Individual non - equity member conversion to equity membership
If the Club is converted to an Equity Club after Equity Conversion Members vote in favor of such conversion, existing non-equity Members must convert their individual Memberships to Equity Membership in the corresponding category within sixty (60) days after the date of the notification to Members of the Equity Conversion Member’s vote approving the Equity Conversion (or longer period if extended by the Company) (“Initial Conversion Period”) by (i) signing a Membership Purchase Agreement which provides for the application of the Membership Deposit to the required Equity Membership contribution (“Applied Membership Deposit”) and the termination of the right of the Member to a refund of the Applied Membership Deposit at the end of thirty (30) years after issuance of the Membership, and (ii) paying the additional amount set forth in the Membership Agreement (“Conversion Payment”). The Conversion Payment for each Equity Conversion Member shall be fixed in the Member’s Membership Agreement, but the Company may change the amount of Conversion Payment for future Members from time to time. The failure of a Member who owns a residence or homesite in Bella Collina to pay the Conversion Payment may result in the imposition of a lien on the residence or homesite in accordance with the Declaration.

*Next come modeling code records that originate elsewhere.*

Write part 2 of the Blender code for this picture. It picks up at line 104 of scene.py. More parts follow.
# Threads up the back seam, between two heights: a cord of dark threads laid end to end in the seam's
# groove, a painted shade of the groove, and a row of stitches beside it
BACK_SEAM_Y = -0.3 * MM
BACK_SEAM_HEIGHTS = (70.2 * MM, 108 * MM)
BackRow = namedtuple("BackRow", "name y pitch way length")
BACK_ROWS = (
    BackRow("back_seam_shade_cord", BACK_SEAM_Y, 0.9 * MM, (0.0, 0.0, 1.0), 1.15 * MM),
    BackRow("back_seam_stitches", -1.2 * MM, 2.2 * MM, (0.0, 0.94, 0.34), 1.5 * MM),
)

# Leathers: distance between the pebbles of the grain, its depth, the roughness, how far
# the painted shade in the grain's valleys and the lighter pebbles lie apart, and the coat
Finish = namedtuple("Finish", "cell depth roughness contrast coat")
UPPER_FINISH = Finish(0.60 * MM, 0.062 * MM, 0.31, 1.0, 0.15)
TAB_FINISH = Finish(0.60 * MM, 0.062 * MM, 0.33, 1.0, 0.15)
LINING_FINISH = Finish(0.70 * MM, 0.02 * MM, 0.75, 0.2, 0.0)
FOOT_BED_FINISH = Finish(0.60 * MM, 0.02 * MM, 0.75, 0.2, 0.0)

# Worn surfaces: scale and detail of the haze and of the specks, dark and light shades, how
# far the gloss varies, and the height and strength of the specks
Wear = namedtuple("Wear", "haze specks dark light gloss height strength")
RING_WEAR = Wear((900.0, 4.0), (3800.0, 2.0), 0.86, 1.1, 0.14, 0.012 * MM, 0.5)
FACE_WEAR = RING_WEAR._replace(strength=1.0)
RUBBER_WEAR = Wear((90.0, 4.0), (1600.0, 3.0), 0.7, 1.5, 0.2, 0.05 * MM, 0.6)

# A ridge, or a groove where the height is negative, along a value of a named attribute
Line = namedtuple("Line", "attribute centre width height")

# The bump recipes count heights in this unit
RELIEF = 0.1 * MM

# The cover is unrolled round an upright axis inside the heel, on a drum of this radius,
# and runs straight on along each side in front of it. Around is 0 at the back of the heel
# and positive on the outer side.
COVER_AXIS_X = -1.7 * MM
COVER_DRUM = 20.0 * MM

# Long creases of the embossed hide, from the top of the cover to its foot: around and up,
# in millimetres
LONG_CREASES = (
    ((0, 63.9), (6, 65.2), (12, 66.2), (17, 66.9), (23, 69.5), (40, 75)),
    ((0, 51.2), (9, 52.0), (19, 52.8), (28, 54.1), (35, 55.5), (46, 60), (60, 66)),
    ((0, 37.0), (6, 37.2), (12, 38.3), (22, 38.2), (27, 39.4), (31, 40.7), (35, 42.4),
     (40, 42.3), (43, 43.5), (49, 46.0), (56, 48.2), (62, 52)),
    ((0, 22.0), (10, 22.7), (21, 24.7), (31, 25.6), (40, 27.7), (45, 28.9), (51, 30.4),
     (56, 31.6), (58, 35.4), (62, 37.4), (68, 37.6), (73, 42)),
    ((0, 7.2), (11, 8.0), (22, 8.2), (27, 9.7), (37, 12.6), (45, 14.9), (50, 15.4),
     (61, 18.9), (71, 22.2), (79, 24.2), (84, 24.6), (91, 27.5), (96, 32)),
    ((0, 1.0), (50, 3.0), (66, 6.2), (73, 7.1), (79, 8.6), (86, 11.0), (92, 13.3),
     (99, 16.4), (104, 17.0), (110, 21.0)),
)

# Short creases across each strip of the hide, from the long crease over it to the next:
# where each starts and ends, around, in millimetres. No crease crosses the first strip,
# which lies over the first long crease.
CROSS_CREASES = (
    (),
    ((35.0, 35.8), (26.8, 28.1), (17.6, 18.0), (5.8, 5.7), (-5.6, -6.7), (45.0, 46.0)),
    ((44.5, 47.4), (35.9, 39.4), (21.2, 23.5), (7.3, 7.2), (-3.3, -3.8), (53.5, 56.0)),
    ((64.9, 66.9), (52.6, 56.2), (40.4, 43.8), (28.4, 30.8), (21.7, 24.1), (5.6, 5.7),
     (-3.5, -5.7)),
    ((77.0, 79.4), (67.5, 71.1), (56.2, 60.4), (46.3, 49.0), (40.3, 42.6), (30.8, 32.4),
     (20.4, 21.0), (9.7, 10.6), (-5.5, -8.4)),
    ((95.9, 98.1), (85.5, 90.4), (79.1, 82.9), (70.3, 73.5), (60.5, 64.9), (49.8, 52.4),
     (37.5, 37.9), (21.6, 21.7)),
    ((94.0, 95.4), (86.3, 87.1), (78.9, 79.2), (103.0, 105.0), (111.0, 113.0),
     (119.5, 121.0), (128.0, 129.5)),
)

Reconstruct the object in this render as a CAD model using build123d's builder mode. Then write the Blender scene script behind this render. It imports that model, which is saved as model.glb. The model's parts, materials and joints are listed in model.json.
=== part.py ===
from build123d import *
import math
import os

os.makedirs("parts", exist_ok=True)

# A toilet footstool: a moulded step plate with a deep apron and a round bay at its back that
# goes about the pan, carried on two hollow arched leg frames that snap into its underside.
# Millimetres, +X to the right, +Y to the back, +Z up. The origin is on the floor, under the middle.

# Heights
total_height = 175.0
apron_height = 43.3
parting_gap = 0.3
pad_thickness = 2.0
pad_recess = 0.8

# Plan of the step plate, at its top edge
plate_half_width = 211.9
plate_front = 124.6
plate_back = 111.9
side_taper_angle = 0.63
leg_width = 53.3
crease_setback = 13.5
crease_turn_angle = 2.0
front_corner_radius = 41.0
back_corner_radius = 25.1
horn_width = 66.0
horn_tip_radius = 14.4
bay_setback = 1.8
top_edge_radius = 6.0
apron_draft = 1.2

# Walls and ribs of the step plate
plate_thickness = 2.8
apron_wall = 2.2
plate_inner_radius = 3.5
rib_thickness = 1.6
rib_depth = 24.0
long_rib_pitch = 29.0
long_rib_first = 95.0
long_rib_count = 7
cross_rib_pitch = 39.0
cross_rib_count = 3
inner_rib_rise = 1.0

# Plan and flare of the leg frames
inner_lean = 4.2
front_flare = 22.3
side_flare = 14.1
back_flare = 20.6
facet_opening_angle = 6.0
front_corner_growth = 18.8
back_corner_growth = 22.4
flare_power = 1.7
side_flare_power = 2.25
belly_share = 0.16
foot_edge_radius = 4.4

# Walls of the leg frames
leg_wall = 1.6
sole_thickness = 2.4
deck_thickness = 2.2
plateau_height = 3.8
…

Refund of membership contribution
The amount to be refunded upon resignation and reissuance of the Equity Membership or death of Equity Member and reissuance of Equity Membership would be eighty percent (80%) of the then current Membership Contribution. The twenty percent (20%) of the Membership Contribution paid by a successor Member before the Turnover Date, which is not paid to the resigned Member, will be deposited in a Club Fund, and may only be used before the Turnover Date as directed by a majority vote of the Equity Members. The deposit of such amount into the Club Fund occurs only upon reissuance of a resigned Equity Membership or Equity Membership of deceased Member; there shall be no deposit of any amount upon reissuance or recall of a non-equity Membership. The amount paid to a resigned non-equity Member or estate of deceased non-equity Member is governed by the “Refund of Membership Deposit” section of this Membership Plan.

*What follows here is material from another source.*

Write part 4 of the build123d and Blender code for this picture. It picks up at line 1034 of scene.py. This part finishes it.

THE CLUB AT BELLA COLLINA MEMBERSHIP PLAN INDEX OF DEFINED TERMS
“Applied Membership Deposit” means the Membership Deposit that a member and the Company agree to apply to the membership contribution for Equity Membership after an Equity Conversion, as set forth in “Individual Non-Equity Member Conversion to Equity Membership” section of this Membership Plan.

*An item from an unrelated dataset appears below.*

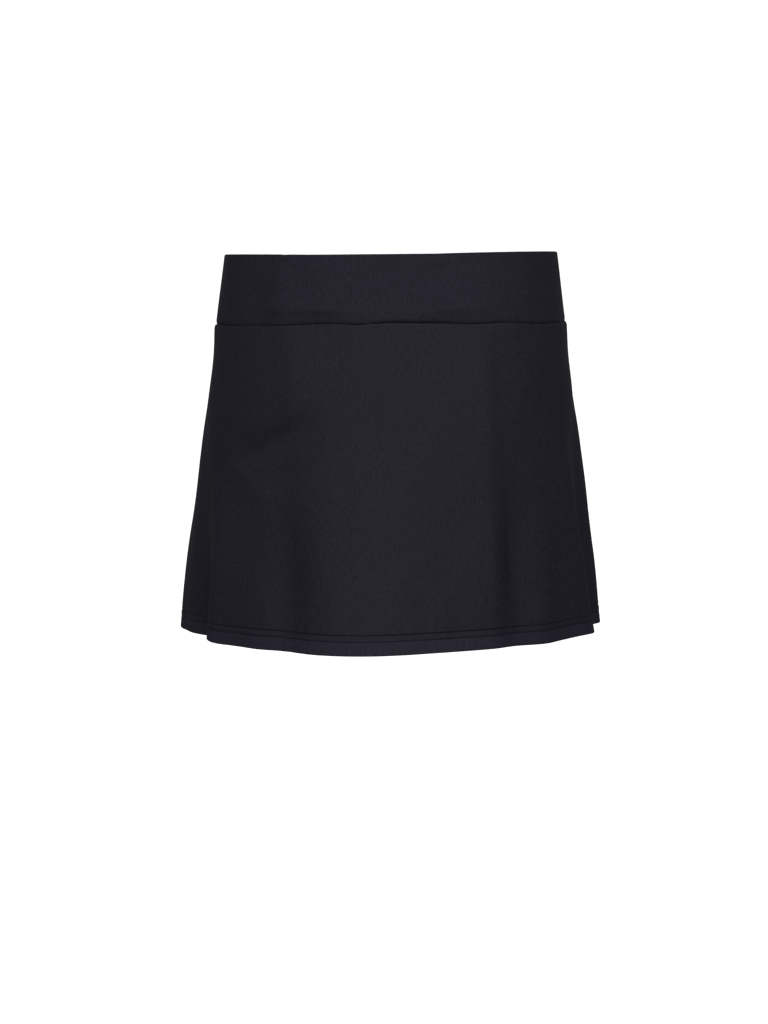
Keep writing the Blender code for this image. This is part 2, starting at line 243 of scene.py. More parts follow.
def between(rows, column, drop):
    """A column of a table of sections at any drops, on a smooth curve through the rows."""
    at = np.array([row.drop for row in rows])
    values = np.array([getattr(row, column) for row in rows])
    rises = np.diff(values) / np.diff(at)
    slopes = [rises[0]]
    for low, high in zip(rises, rises[1:]):
        slopes.append(2 / (1 / low + 1 / high) if low * high > 0 else 0.0)
    slopes = np.array(slopes + [rises[-1]])
    drop = np.clip(drop, at[0], at[-1])
    i = np.clip(np.searchsorted(at, drop, "right") - 1, 0, len(at) - 2)
    step = at[i + 1] - at[i]
    t = (drop - at[i]) / step
    return (
        (2 * t**3 - 3 * t**2 + 1) * values[i]
        + (t**3 - 2 * t**2 + t) * step * slopes[i]
        + (3 * t**2 - 2 * t**3) * values[i + 1]
        + (t**3 - t**2) * step * slopes[i + 1]
    )


def radius(half_width, depth, squareness, across, along):
    """How far out a rounded section lies in the direction (across, along)."""
    reached = np.abs(across / half_width) ** squareness + np.abs(along / depth) ** squareness
    return reached ** (-1 / squareness)


def bump(away):
    """A smooth hump, 1 in the middle and 0 from a distance of 1 on."""
    return np.cos(np.minimum(np.abs(away), 1) * math.pi / 2) ** 2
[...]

“Club” means The Club at Bella Collina f/k/a The Bella Collina Club.
“Club Facilities” has the meaning set forth in the “Membership Features and Facilities” section of this Membership Plan.
“Club Real Property” will be real property to be transferred to the Equity Club, as described in the legal description and plats or survey to be delivered by the Company to the Transition Committee or Advisory Committee, as set forth in the “Equity Membership Plan Documents and Due Diligence” section of this Membership Plan.
“Clubhouse” means the Bella Collina Clubhouse.
“Conversion Payment” means the payments made by Members in the Club who convert their Membership to Equity Membership, as set forth in “Individual Non-Equity Member Conversion to Equity Membership” section of this Membership Plan and in each Member’s Membership Agreement.
“Equity Club” has the meaning set forth in the “Conversion to Equity Club” section of this Membership Plan.
“Equity Conversion” means the conversion of the Club into an Equity Club.
“Equity Conversion Member” has the meaning set forth in the “Conversion to Equity Club” section of this Membership Plan. .
“Equity Conversion Vote” has the meaning set forth in the “Conversion to Equity Club” section of this Membership Plan.
“Equity Membership” means a Membership in the Equity Club.
“Equity Membership Documents” means the Membership documents of the Equity Club.
“Golf Member” means a Member in Good Standing holding a Golf Membership.
“Golf Membership” means the category of Membership having golf privileges as described in the “Membership Categories and Privileges” section of this Membership Plan.
“Good Standing” has the meaning set forth in the “Dues and Charges” section of this Membership Plan.
“Initial Conversion Period” means the sixty (60) days after the date of the notification to Members of the Member vote approving the Equity Conversion (or longer period if extended by the Company), as set forth in “Individual Non-Equity Member Conversion to Equity Membership” section of this Membership Plan.
“Member” has the meaning set forth in the “Membership Features and Facilities” section of this Membership Plan.
“Membership” has the meaning set forth in the “Membership Features and Facilities” section of this Membership Plan.
“Membership Deposit” has the meaning set forth in the “Membership Deposit” section of this Membership Plan.
“Reissuance Refund” means the payment to be made to a resigned Member as set forth in the “Refund of Membership Deposit” section of this Membership Plan after reissuance of the resigned Membership.
“Rules and Regulations” mean the rules and regulations of the Club, as published by the Club from time to time.
“Sports Member” means a Member in Good Standing holding a Sports Membership.
“Sports Membership” means the category of Membership having social, but not golf, privileges as described in the “Membership Categories and Privileges” section of this Membership Plan.
“Turnover Date” means the date after equity conversion after which Equity Members elect the Board of Directors, as determined in accordance with the “Conversion to Equity Club” section of this Membership Plan.